SunTrust filed a lawsuit against a borrower and guarantor who defaulted on a commercial loan that was secured by the borrower’s interest in real property being developed with the loan proceeds. The defaulting parties admitted that the debt was owed, but they raised the defense that the bank should be required to foreclose on the collateral – three tracts of land – and comply with the Georgia foreclosure sale confirmation statute before being allowed to seek a judgment on the promissory note and guaranty agreement. If required to foreclose prior to a judgment being entered in a lawsuit on the loan documents, the lender would lose its rights to elect not to foreclose and to obtain a judgment prior to foreclosure. Also, if required to foreclose first, the bank could not sue to recover the difference between the total debt owed and the foreclosure sale price unless the court confirmed in a statutory confirmation proceeding that the collateral sold at fair market value. Confirmation is not required if the lender has the election to sue on the note first and decide whether to foreclose later.
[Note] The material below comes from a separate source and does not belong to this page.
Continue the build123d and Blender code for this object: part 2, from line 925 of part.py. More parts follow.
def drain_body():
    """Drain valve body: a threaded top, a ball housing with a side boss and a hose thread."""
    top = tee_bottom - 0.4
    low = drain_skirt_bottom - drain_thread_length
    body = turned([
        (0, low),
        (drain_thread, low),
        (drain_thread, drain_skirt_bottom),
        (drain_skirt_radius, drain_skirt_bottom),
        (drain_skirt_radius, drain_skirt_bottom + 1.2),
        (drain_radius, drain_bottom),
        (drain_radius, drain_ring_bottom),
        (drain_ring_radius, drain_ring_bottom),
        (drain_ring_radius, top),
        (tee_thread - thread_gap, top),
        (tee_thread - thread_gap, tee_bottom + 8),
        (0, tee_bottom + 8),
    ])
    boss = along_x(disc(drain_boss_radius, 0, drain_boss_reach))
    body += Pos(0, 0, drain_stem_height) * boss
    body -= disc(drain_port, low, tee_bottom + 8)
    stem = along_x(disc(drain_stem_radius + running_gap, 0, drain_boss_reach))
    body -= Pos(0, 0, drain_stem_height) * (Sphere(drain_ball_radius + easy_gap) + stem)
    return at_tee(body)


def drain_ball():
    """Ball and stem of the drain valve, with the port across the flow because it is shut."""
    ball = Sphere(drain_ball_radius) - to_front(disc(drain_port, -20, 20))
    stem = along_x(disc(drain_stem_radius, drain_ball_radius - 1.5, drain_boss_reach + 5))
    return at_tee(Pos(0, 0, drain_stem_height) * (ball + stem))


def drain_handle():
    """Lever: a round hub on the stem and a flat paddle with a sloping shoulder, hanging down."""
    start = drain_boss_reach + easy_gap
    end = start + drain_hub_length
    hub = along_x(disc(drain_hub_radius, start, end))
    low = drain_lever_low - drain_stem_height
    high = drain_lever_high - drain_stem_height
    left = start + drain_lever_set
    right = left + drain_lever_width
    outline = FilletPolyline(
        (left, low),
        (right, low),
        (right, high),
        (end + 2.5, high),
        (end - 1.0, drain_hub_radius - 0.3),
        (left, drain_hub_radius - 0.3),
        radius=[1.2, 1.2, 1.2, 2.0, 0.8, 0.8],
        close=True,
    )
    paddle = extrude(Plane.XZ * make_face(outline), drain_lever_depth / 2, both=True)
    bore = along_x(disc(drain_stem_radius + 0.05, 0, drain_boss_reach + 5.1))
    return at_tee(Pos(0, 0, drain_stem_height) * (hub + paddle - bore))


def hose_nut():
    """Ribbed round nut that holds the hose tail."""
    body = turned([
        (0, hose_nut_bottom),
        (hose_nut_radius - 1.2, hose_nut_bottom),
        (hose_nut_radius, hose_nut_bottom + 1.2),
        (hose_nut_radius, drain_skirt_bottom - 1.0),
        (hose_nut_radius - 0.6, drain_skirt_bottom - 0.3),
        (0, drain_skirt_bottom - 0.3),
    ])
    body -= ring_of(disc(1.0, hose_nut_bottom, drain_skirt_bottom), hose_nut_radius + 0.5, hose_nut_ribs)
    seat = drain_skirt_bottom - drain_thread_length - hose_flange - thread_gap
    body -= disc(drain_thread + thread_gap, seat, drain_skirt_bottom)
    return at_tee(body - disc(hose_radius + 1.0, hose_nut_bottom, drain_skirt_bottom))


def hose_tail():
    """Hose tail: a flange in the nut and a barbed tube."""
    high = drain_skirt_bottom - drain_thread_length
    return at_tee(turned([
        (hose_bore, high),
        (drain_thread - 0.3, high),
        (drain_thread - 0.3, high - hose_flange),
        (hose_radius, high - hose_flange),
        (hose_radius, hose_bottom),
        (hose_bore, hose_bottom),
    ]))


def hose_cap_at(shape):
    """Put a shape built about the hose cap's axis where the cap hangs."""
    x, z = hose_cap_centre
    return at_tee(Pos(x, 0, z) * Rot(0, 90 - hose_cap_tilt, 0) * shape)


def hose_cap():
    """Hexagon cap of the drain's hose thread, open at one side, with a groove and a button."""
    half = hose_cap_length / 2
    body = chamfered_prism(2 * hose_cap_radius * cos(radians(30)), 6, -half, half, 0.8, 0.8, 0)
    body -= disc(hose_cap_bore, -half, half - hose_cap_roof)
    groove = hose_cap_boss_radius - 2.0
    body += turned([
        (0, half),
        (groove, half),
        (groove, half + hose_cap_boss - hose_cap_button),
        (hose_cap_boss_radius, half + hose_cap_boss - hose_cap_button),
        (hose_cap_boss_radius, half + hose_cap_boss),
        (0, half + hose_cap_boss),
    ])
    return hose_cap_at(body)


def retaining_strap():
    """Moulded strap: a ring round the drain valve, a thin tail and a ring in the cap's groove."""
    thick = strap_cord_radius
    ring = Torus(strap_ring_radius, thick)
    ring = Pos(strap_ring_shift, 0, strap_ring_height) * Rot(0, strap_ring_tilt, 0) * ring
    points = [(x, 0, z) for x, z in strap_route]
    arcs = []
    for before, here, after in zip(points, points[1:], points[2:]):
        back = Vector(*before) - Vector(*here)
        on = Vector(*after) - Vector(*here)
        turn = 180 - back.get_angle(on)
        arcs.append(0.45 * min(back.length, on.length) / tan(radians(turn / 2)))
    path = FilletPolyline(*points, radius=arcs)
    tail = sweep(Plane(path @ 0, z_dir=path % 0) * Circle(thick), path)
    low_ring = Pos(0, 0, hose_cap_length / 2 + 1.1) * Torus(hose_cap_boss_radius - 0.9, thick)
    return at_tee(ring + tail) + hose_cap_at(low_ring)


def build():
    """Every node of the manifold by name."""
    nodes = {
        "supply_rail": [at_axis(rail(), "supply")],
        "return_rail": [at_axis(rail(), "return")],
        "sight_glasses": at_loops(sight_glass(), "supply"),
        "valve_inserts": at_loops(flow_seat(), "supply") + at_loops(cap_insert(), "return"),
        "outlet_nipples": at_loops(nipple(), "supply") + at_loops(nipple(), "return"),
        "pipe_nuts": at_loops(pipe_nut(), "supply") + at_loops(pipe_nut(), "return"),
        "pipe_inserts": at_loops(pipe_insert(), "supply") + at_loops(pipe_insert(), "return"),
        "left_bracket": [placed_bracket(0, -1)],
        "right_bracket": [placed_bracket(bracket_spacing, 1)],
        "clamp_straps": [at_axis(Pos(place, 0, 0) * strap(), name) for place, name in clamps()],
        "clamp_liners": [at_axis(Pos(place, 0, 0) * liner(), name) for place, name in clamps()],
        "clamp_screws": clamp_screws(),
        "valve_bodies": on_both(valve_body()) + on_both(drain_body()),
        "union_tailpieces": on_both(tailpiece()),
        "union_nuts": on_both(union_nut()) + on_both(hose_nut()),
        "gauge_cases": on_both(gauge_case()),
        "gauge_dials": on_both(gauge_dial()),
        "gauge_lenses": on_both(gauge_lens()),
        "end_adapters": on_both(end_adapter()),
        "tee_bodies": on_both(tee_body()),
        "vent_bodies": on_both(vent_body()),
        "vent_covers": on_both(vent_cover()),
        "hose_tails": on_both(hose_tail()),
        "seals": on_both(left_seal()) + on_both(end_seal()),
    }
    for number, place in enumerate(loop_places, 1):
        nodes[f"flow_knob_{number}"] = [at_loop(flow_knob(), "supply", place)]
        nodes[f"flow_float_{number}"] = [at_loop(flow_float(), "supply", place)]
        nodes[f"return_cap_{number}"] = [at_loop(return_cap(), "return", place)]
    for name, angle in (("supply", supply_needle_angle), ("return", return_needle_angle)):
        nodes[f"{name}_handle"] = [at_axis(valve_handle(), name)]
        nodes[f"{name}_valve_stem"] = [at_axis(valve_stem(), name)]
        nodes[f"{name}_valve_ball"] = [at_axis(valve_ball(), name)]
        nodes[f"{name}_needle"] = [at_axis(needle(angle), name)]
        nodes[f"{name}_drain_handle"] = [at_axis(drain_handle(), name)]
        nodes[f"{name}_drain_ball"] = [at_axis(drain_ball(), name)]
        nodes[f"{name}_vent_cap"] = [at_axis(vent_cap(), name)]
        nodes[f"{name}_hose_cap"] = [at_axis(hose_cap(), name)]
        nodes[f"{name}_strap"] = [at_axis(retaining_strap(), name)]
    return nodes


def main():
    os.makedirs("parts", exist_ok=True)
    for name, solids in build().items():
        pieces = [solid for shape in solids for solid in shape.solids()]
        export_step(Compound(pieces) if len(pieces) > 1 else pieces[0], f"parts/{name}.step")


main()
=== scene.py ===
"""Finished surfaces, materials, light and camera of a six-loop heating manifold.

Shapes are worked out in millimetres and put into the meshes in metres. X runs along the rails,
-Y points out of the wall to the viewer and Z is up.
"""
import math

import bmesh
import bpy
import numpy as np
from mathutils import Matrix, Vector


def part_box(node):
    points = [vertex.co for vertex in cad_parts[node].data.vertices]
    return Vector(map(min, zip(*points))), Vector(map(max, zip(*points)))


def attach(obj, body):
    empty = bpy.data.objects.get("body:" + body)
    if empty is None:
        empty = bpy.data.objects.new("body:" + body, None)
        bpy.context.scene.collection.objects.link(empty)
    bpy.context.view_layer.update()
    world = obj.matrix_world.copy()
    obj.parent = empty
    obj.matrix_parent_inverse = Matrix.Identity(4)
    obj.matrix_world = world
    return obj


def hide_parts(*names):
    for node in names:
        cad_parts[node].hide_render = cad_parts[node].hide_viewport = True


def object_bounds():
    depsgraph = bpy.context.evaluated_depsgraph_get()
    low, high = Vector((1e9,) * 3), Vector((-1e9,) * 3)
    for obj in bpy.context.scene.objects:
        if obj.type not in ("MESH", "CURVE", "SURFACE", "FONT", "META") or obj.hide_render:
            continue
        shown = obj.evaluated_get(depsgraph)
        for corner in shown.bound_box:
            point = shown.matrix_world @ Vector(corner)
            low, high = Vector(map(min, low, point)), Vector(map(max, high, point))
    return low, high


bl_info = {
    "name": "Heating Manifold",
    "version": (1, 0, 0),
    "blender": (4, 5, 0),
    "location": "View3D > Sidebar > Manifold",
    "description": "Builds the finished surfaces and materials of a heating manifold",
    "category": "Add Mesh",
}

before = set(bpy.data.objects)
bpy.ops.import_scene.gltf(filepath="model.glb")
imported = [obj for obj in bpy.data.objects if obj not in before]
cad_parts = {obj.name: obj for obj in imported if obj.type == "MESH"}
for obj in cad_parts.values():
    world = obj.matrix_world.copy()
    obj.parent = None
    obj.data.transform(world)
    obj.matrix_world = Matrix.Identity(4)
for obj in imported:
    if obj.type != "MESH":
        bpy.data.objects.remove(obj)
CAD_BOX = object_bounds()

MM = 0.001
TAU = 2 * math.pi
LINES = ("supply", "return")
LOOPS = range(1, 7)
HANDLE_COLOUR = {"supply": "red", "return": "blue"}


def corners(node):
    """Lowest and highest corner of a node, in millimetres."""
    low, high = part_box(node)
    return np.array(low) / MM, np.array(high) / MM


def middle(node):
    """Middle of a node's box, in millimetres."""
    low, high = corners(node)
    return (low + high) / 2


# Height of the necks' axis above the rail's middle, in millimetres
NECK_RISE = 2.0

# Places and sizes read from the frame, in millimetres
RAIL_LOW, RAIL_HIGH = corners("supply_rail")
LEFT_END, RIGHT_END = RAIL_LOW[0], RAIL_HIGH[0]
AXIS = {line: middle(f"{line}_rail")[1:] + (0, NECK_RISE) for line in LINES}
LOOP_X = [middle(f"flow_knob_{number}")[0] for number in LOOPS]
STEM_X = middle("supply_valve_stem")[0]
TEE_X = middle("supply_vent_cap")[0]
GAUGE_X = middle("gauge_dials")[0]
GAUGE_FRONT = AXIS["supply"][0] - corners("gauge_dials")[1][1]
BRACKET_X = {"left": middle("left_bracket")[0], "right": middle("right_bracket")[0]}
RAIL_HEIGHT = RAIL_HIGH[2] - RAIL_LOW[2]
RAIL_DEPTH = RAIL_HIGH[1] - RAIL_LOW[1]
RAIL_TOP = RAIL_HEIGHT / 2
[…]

For the benefit of SunTrust, AGG argued that lenders should continue to have the right to elect between an approach that involves foreclose first, confirmation of the foreclosure sale and a subsequent lawsuit for any deficiency owed and an alternative approach that involves the filing of a lawsuit on the loan document first, followed by a decision after judgment as to whether to foreclose. AGG argued that a lender should not be forced to foreclose and acquire title to property it does not want. For example, the property might suffer from environmental contamination or involve a substantial cost of ownership. Further, AGG contended that the foreclosure sale confirmation statute was not designed to require foreclosure sales in every instance and that a foreclosure requirement would interfere with commerce and reduce the availability of loans.
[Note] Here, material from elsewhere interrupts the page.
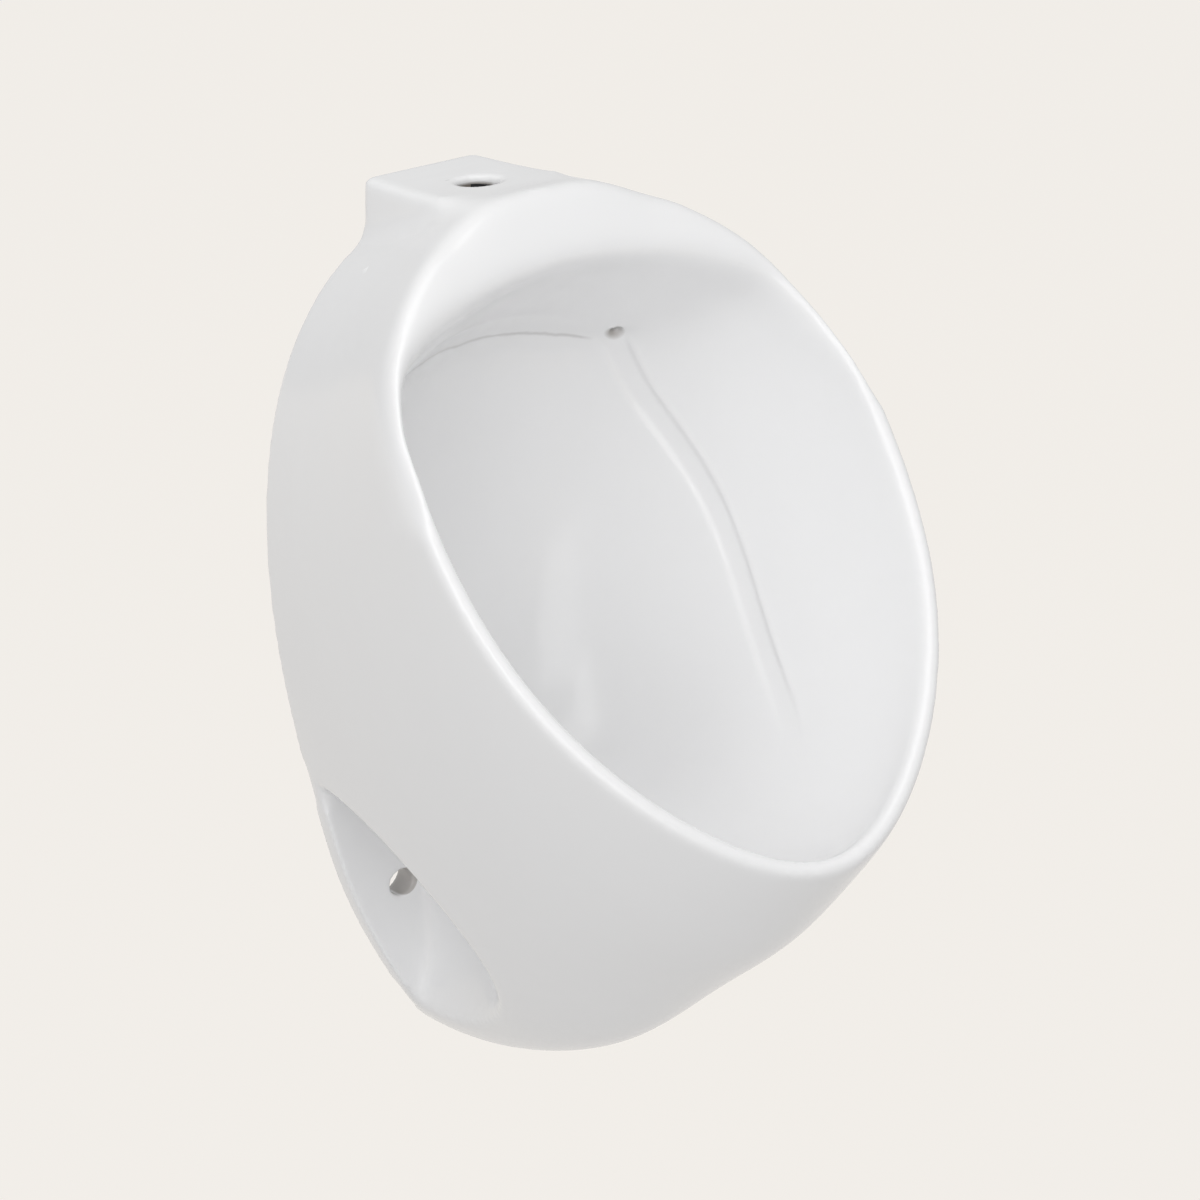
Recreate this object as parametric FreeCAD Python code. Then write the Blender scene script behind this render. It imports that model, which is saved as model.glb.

AGG obtained favorable judgments in two related Superior Court cases filed to collect for the default on the note and guaranty. The Court of Appeals of Georgia affirmed the ruling in favor of SunTrust, but suggested that the issue raised by the borrower and guarantor was one for the Georgia Supreme Court or Legislature. The Supreme Court declined the request of the defaulting parties to review the Court of Appeal’s decision by certiorari. The bank’s victory was significant for Georgia lenders on the issue of applicability of the foreclosure sale confirmation statute. Many attorneys had been raising the defense of failure to foreclose and confirm first when their debtor clients were being sued on loan documents. The SunTrust victory in the Georgia appellate courts moved the issue into the state legislature, which almost passed a requirement to foreclose first that would have been devastating to lenders who could have been saddled with increasing numbers of problem properties and hampered in their efforts to collect debts.